# PROBLEM STATEMENT
Begin with the line that contains "nodes, chamber radius", end with the line that contains "Vector(map(max, high, point))", and extract exactly that stretch of lines.

------------------------------------------------

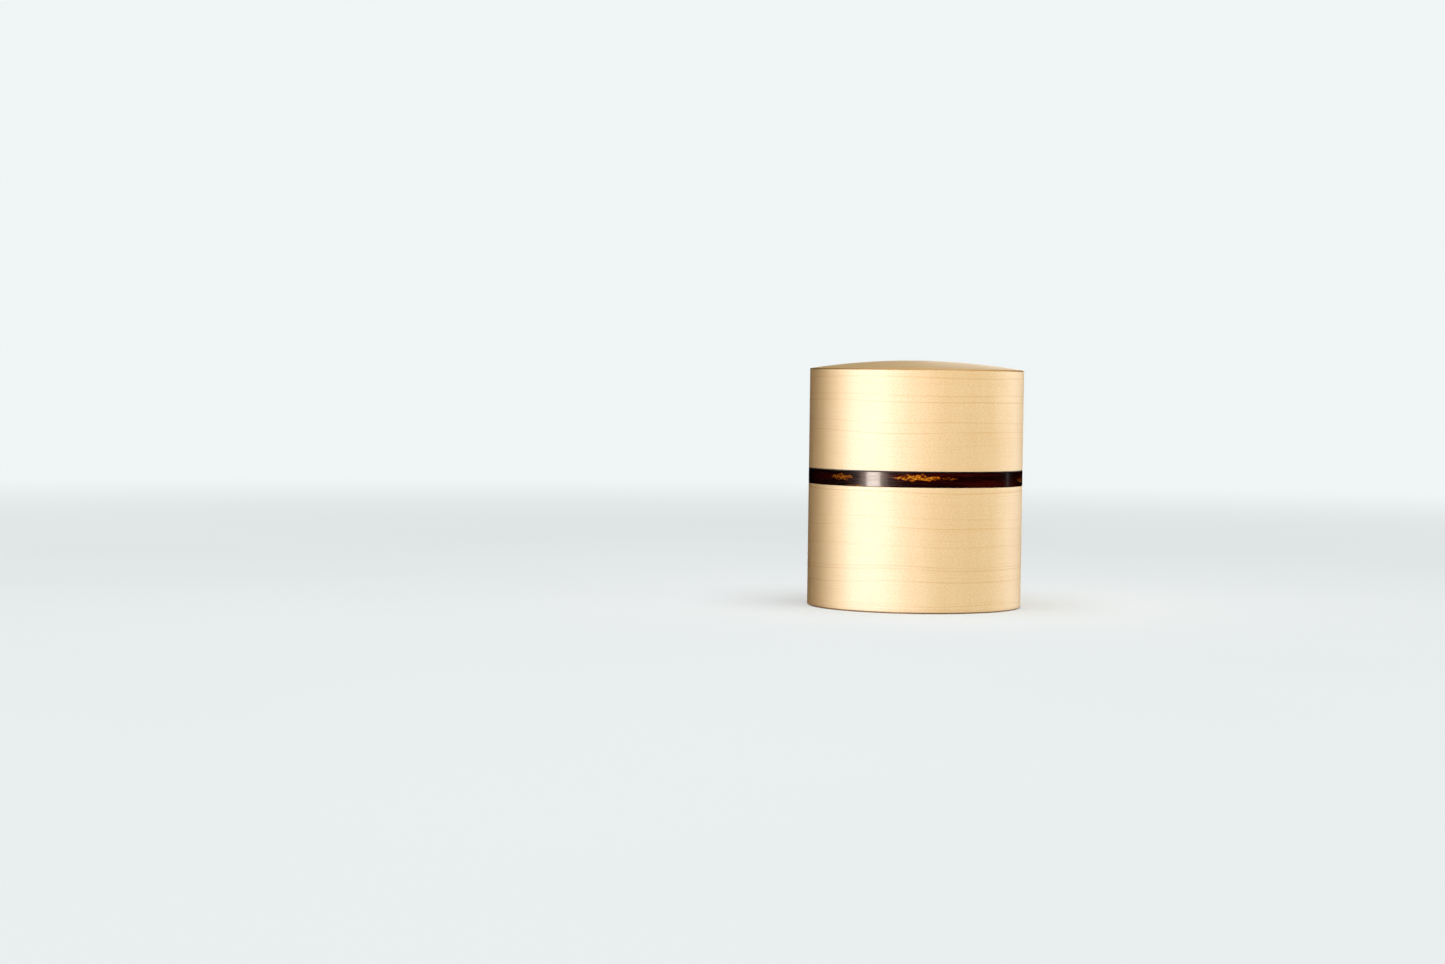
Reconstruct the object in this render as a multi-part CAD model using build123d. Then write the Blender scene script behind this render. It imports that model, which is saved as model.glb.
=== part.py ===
from build123d import *

import math
import os

# Round wooden tea caddy: a slip-on lid with a domed top, a body with a dark cherry-bark band at its rim, a
# bark-covered inner sleeve that the lid slides over, and an inner lid with a turned knob.
#
# Every wall is wound from thin sheets, as the real ones are: a face veneer, two core plies and a bark lining.
# Each sheet has its own scarfed seam, at a different place round the wall.
# Millimetres, +Z up. Z is the caddy's axis, and Z = 0 is the surface that it stands on.

# Driving dimensions
outer_diameter = 80.0
total_height = 92.0
dome_rise = 3.3  # the middle of the lid's top above its rim
body_height = 51.2  # the body's wall, band included
band_height = 5.5
joint_gap = 0.1  # between the body's rim and the lid's mouth
sleeve_rise = 22.0  # how far the inner sleeve stands above the body's rim

# Sheets and boards
veneer = 0.5
ply = 0.8
bark = 0.3
band_bark = 0.55  # the band is a thicker strip than the veneer, so it stands a hair proud
sleeve_ply = 1.0
plug_ply = 1.2
base_board = 3.2
inner_board = 2.0
top_board_flange = 2.0  # the lid's top board, where it sits on the end of the wall
top_board_spigot = 1.8  # how far it reaches down inside the wall

# Fits and edges
slip_clearance = 0.1  # radial, between what slides and what it slides on
band_seat_gap = 0.02  # between the band's lower edge and the veneer below it
base_recess = 0.5  # the underside is set in from the foot, so only the rim touches the table
foot_lift = 0.25  # the face veneer stops this far above the foot
foot_break = 0.4  # the veneer's corner at the foot, rubbed down further than the others
edge_break = 0.15  # the sanded corner of a veneer or of the band
bark_break = 0.1  # the rubbed corner of a bark facing

# Seams, as azimuths in degrees from +X. +Y is the back.
back = 90.0
seam_step = 110.0  # each layer's seam is turned this far on from the seam of the layer outside it
band_seam_offset = -6.0  # the band's ends meet a little to one side of the veneer's
seam_width = 0.08
scarf_angle = 45.0

# Radii of the wall, from the outside in
r_outer = outer_diameter / 2
r_veneer = r_outer - veneer
r_ply = r_veneer - ply
r_body_core = r_ply - ply
r_sleeve = r_body_core
r_sleeve_core = r_sleeve - bark
r_sleeve_bore = r_sleeve_core - sleeve_ply
r_chamber = r_sleeve_bore - bark
r_lid_bore = r_sleeve + slip_clearance
r_lid_core = r_lid_bore + bark

# Heights
z_band = body_height - band_height
z_base_board = base_recess + bark
z_floor = z_base_board + base_board
z_sleeve_top = body_height + sleeve_rise
z_lid = body_height + joint_gap
z_lid_rim = total_height - dome_rise
z_lid_veneer_top = z_lid_rim - veneer
z_lid_core_top = z_lid_veneer_top - top_board_flange
z_top_board = z_lid_core_top - top_board_spigot
z_ceiling = z_top_board - bark

# Inner lid
flange_inset = 0.4  # its edge is set in from the sleeve's outer face, so the lid clears it
plug_depth = 7.0
r_flange = r_sleeve - flange_inset
r_plug = r_chamber - slip_clearance
r_plug_core = r_plug - bark
r_plug_bore = r_plug_core - plug_ply
z_board_top = z_sleeve_top + inner_board
z_face = z_board_top + bark

# Its knob, with heights measured up from the inner lid's face
knob_height = 6.3
knob_foot_radius = 4.8
knob_neck_radius = 4.6
knob_neck_height = 3.2
knob_waist = 0.7  # how deep the neck is waisted
knob_head_radius = 6.8
knob_head_height = 4.0
knob_undercut = 0.1  # how hollow the underside of the head is
knob_crown_radius = 6.6
knob_crown_rise = 0.9
knob_cheek = 0.45  # how full the side of the head is
peg_radius = 2.0
peg_height = 3.6
peg_socket_floor = 0.4  # what is left of the inner board under the peg


def turned(*lines):
    """A solid turned about Z from the closed outline in the (radius, height) plane that the lines make."""
    outline = [edge for line in lines for edge in (Plane.XZ * line).edges()]
    return revolve(make_face(outline), Axis.Z)


def polygon_turned(*points):
    """A solid turned about Z from a polygon of (radius, height) points."""
    return turned(Polyline(*points, close=True))


def ring(inner, outer, bottom, top):
    """A ring or a short tube with square corners. It is a disc if inner is 0."""
    return polygon_turned((inner, bottom), (outer, bottom), (outer, top), (inner, top))


def broken_tube(inner, outer, bottom, top, break_bottom, break_top):
    """A tube whose outer corners are broken at 45 degrees. A break of 0 leaves that corner square."""
    points = [(inner, bottom), (outer - break_bottom, bottom)]
    if break_bottom:
        points.append((outer, bottom + break_bottom))
    points.append((outer, top - break_top))
    if break_top:
        points.append((outer - break_top, top))
    points.append((inner, top))
    return polygon_turned(*points)


def with_seam(wall, inner, outer, bottom, top, azimuth):
    """The wall cut open by a scarfed seam: the two ends of the wound sheet."""
    thickness = outer - inner
    blade = Box(4 * thickness, seam_width, 2 * (top - bottom))
    place = Pos((inner + outer) / 2, 0, (top + bottom) / 2) * Rot(0, 0, scarf_angle)
    return wall - Rot(0, 0, azimuth) * place * blade


def seam_azimuth(layer):
    """Where the seam of a layer is. Layer 0 is the face veneer, and the layers are counted inwards."""
    return back + layer * seam_step


def wound(inner, outer, bottom, top, layer, break_bottom=0.0, break_top=0.0):
    """A sheet wound into a tube, with its seam."""
    wall = broken_tube(inner, outer, bottom, top, break_bottom, break_top)
    return with_seam(wall, inner, outer, bottom, top, seam_azimuth(layer))


def cap_height(radius, rim_radius, rim_height, rise):
    """The height, at a radius from the axis, of a spherical cap with that rim and rise."""
    sphere_radius = (rim_radius**2 + rise**2) / (2 * rise)
    return rim_height + rise - sphere_radius + math.sqrt(sphere_radius**2 - radius**2)


def cap_arc(radius, rim_radius, rim_height, rise):
    """The outline of that cap, from a radius up to the axis."""
    points = [(r, cap_height(r, rim_radius, rim_height, rise)) for r in (radius, radius / 2, 0)]
    return ThreePointArc(*points)


def lid_top_veneer():
    """The domed face of the lid. Its edge covers the end of the side veneer and shows as a fine line."""
    shoulder = r_outer - edge_break
    shoulder_height = cap_height(shoulder, r_outer, z_lid_rim, dome_rise)
    return turned(
        cap_arc(shoulder, r_outer, z_lid_rim, dome_rise),
        Line((0, total_height), (0, total_height - veneer)),
        cap_arc(r_outer, r_outer, z_lid_veneer_top, dome_rise),
        Polyline((r_outer, z_lid_veneer_top), (r_outer, z_lid_rim - edge_break), (shoulder, shoulder_height)),
    )


def lid_top_board():
    """The board under the domed face. Its flange sits on the wound wall and its spigot fits inside it."""
    edge_height = cap_height(r_veneer, r_outer, z_lid_veneer_top, dome_rise)
    return turned(
        cap_arc(r_veneer, r_outer, z_lid_veneer_top, dome_rise),
        Polyline(
            (0, total_height - veneer),
            (0, z_top_board),
            (r_lid_core, z_top_board),
            (r_lid_core, z_lid_core_top),
            (r_veneer, z_lid_core_top),
            (r_veneer, edge_height),
        ),
    )


def lid_side_veneer(bottom):
    """The face veneer of the lid's wall, trimmed at the top to the curve of the domed face."""
    inner_top = cap_height(r_veneer, r_outer, z_lid_veneer_top, dome_rise)
    outer_face = (r_outer, bottom), (r_outer, z_lid_veneer_top)
    wall = polygon_turned((r_veneer, bottom), *outer_face, (r_veneer, inner_top))
    return with_seam(wall, r_veneer, r_outer, bottom, z_lid_rim, seam_azimuth(0))


def lid_parts():
    """The slip-on lid."""
    mouth = z_lid + bark
    return {
        "lid_top_veneer": lid_top_veneer(),
        "lid_top_board": lid_top_board(),
        "lid_side_veneer": lid_side_veneer(mouth),
        "lid_core_outer_ply": wound(r_ply, r_veneer, mouth, z_lid_core_top, layer=1),
        "lid_core_inner_ply": wound(r_lid_core, r_ply, mouth, z_lid_core_top, layer=2),
        "lid_bark_lining": wound(r_lid_bore, r_lid_core, mouth, z_ceiling, layer=3),
        "lid_ceiling_bark": ring(0, r_lid_core, z_ceiling, z_top_board),
        "lid_mouth_bark": broken_tube(r_lid_bore, r_outer, z_lid, mouth, bark_break, 0),
    }


def bark_band():
    """The strip of cherry bark round the body's rim."""
    outer = r_veneer + band_bark
    strip = broken_tube(r_veneer, outer, z_band, body_height, edge_break, edge_break)
    return with_seam(strip, r_veneer, outer, z_band, body_height, seam_azimuth(0) + band_seam_offset)


def body_parts():
    """The body's wall, its band and its base. The base board is glued inside the wound wall."""
    rim = body_height - bark
    veneer_top = z_band - band_seat_gap
    return {
        "body_side_veneer": wound(r_veneer, r_outer, foot_lift, veneer_top, 0, foot_break, edge_break),
        "bark_band": bark_band(),
        "body_core_outer_ply": wound(r_ply, r_veneer, 0, rim, layer=1),
        "body_core_inner_ply": wound(r_body_core, r_ply, 0, rim, layer=2),
        "body_rim_bark": ring(r_sleeve, r_veneer, rim, body_height),
        "base_board": ring(0, r_body_core, z_base_board, z_floor),
        "base_bark": ring(0, r_body_core, base_recess, z_base_board),
    }


def sleeve_parts():
    """The inner sleeve: a second wound tube that stands on the base board, with bark on both faces."""
    rim = z_sleeve_top - bark
    return {
        "sleeve_outer_bark": wound(r_sleeve_core, r_sleeve, z_floor, rim, layer=3),
        "sleeve_core": wound(r_sleeve_bore, r_sleeve_core, z_floor, rim, layer=4),
        "sleeve_bark_lining": wound(r_chamber, r_sleeve_bore, z_floor, rim, layer=5),
        "sleeve_rim_bark": broken_tube(r_chamber, r_sleeve, rim, z_sleeve_top, 0, bark_break),
        "floor_bark": ring(0, r_chamber, z_floor, z_floor + bark),
    }


def inner_lid_disc(socket_floor):
    """The inner lid's board, with a blind socket for the knob's peg."""
    return polygon_turned(
        (0, z_sleeve_top),
        (r_flange, z_sleeve_top),
        (r_flange, z_board_top),
        (peg_radius, z_board_top),
        (peg_radius, socket_floor),
        (0, socket_floor),
    )


def inner_lid_knob(peg_top):
    """A small turned knob: a waisted neck under a full head with a shallow crown, bored for its peg."""
    knob_top = z_face + knob_height
    crown_edge = knob_top - knob_crown_rise
    foot = (knob_foot_radius, z_face)
    neck = (knob_neck_radius, z_face + knob_neck_height)
    head = (knob_head_radius, z_face + knob_head_height)
    crown = (knob_crown_radius, crown_edge)
    return turned(
        SagittaArc(foot, neck, knob_waist),
        SagittaArc(neck, head, knob_undercut),
        SagittaArc(head, crown, -knob_cheek),
        cap_arc(knob_crown_radius, knob_crown_radius, crown_edge, knob_crown_rise),
        Polyline((0, knob_top), (0, peg_top), (peg_radius, peg_top), (peg_radius, z_face), foot),
    )


def inner_lid_parts():
    """The inner lid: a board that rests on the sleeve's rim, a wound plug ring under it, and the knob."""
    plug_bottom = z_sleeve_top - plug_depth
    socket_floor = z_sleeve_top + peg_socket_floor
    peg_top = z_face + peg_height
    return {
        "inner_lid_disc": inner_lid_disc(socket_floor),
        "inner_lid_face_bark": ring(peg_radius, r_flange, z_board_top, z_face),
        "inner_lid_plug_bark": wound(r_plug_core, r_plug, plug_bottom, z_sleeve_top, 6, bark_break),
        "inner_lid_plug_ring": wound(r_plug_bore, r_plug_core, plug_bottom, z_sleeve_top, layer=7),
        "inner_lid_under_bark": ring(0, r_plug_bore, z_sleeve_top - bark, z_sleeve_top),
        "inner_lid_knob": inner_lid_knob(peg_top),
        "knob_peg": ring(0, peg_radius, socket_floor, peg_top),
    }


def main():
    os.makedirs("parts", exist_ok=True)
    nodes = {**lid_parts(), **body_parts(), **sleeve_parts(), **inner_lid_parts()}
    for name, shape in nodes.items():
        export_step(shape, f"parts/{name}.step")
    print(f"{len(nodes)} nodes, chamber radius {r_chamber:.2f}, knob top {z_face + knob_height:.2f}")


main()
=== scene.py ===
import math
from collections import namedtuple

import bmesh
import bpy
import numpy as np
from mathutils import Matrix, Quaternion, Vector

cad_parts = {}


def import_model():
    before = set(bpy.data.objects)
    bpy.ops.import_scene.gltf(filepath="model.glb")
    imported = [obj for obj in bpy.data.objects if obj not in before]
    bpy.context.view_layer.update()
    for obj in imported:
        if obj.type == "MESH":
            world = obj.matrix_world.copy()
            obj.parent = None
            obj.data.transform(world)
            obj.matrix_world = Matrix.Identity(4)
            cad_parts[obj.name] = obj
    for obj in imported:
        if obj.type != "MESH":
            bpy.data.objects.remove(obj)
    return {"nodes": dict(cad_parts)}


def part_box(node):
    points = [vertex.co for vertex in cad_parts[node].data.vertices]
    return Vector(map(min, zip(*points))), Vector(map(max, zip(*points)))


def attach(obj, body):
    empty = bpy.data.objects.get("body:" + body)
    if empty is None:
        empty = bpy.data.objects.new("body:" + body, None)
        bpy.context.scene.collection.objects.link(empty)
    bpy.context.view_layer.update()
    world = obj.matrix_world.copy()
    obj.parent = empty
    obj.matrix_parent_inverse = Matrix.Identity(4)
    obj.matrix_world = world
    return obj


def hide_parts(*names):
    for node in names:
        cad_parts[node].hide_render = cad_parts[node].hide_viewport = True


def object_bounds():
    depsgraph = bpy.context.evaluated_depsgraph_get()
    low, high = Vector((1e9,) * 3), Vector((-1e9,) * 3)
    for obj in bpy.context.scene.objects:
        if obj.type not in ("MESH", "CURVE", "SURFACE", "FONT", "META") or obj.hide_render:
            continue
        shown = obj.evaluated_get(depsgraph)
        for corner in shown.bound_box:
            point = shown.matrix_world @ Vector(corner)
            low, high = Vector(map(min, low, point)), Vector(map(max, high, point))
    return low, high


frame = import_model()
cad_low, cad_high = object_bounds()

# A round wooden tea caddy: maple veneer outside, a cherry-bark band round the body's rim, bark inside, and an
# inner lid with a turned knob. The caddy's axis is Z, and its front is towards -Y. Metres throughout.
MM = 0.001
VENEER = 0.5 * MM
BARK = 0.3 * MM
RELIEF = 0.03 * MM  # how far a lenticel stands above the polished bark
EDGE_SHADE_REACH = 0.25 * MM  # how far the painted shade of an edge spreads from it
FINE, SMOOTH = 1320, 384  # steps round the caddy: for pieces with relief, and for plain ones

FRONT = math.radians(-90)
VENEER_SEAM = 90.0  # azimuth in degrees: the back
BAND_SEAM = 84.0
LAYER_STEP = 110.0  # each layer's seam is this far on from that of the layer outside it
SEAM_GAP = 0.08 * MM
RELIEF_LIMIT = 1.3  # the strongest that a lenticel is drawn, in units of RELIEF
DOME_STEPS = 40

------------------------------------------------

# PROBLEM SOLUTION
    print(f"{len(nodes)} nodes, chamber radius {r_chamber:.2f}, knob top {z_face + knob_height:.2f}")


main()
=== scene.py ===
import math
from collections import namedtuple

import bmesh
import bpy
import numpy as np
from mathutils import Matrix, Quaternion, Vector

cad_parts = {}


def import_model():
    before = set(bpy.data.objects)
    bpy.ops.import_scene.gltf(filepath="model.glb")
    imported = [obj for obj in bpy.data.objects if obj not in before]
    bpy.context.view_layer.update()
    for obj in imported:
        if obj.type == "MESH":
            world = obj.matrix_world.copy()
            obj.parent = None
            obj.data.transform(world)
            obj.matrix_world = Matrix.Identity(4)
            cad_parts[obj.name] = obj
    for obj in imported:
        if obj.type != "MESH":
            bpy.data.objects.remove(obj)
    return {"nodes": dict(cad_parts)}


def part_box(node):
    points = [vertex.co for vertex in cad_parts[node].data.vertices]
    return Vector(map(min, zip(*points))), Vector(map(max, zip(*points)))


def attach(obj, body):
    empty = bpy.data.objects.get("body:" + body)
    if empty is None:
        empty = bpy.data.objects.new("body:" + body, None)
        bpy.context.scene.collection.objects.link(empty)
    bpy.context.view_layer.update()
    world = obj.matrix_world.copy()
    obj.parent = empty
    obj.matrix_parent_inverse = Matrix.Identity(4)
    obj.matrix_world = world
    return obj


def hide_parts(*names):
    for node in names:
        cad_parts[node].hide_render = cad_parts[node].hide_viewport = True


def object_bounds():
    depsgraph = bpy.context.evaluated_depsgraph_get()
    low, high = Vector((1e9,) * 3), Vector((-1e9,) * 3)
    for obj in bpy.context.scene.objects:
        if obj.type not in ("MESH", "CURVE", "SURFACE", "FONT", "META") or obj.hide_render:
            continue
        shown = obj.evaluated_get(depsgraph)
        for corner in shown.bound_box:
            point = shown.matrix_world @ Vector(corner)
            low, high = Vector(map(min, low, point)), Vector(map(max, high, point))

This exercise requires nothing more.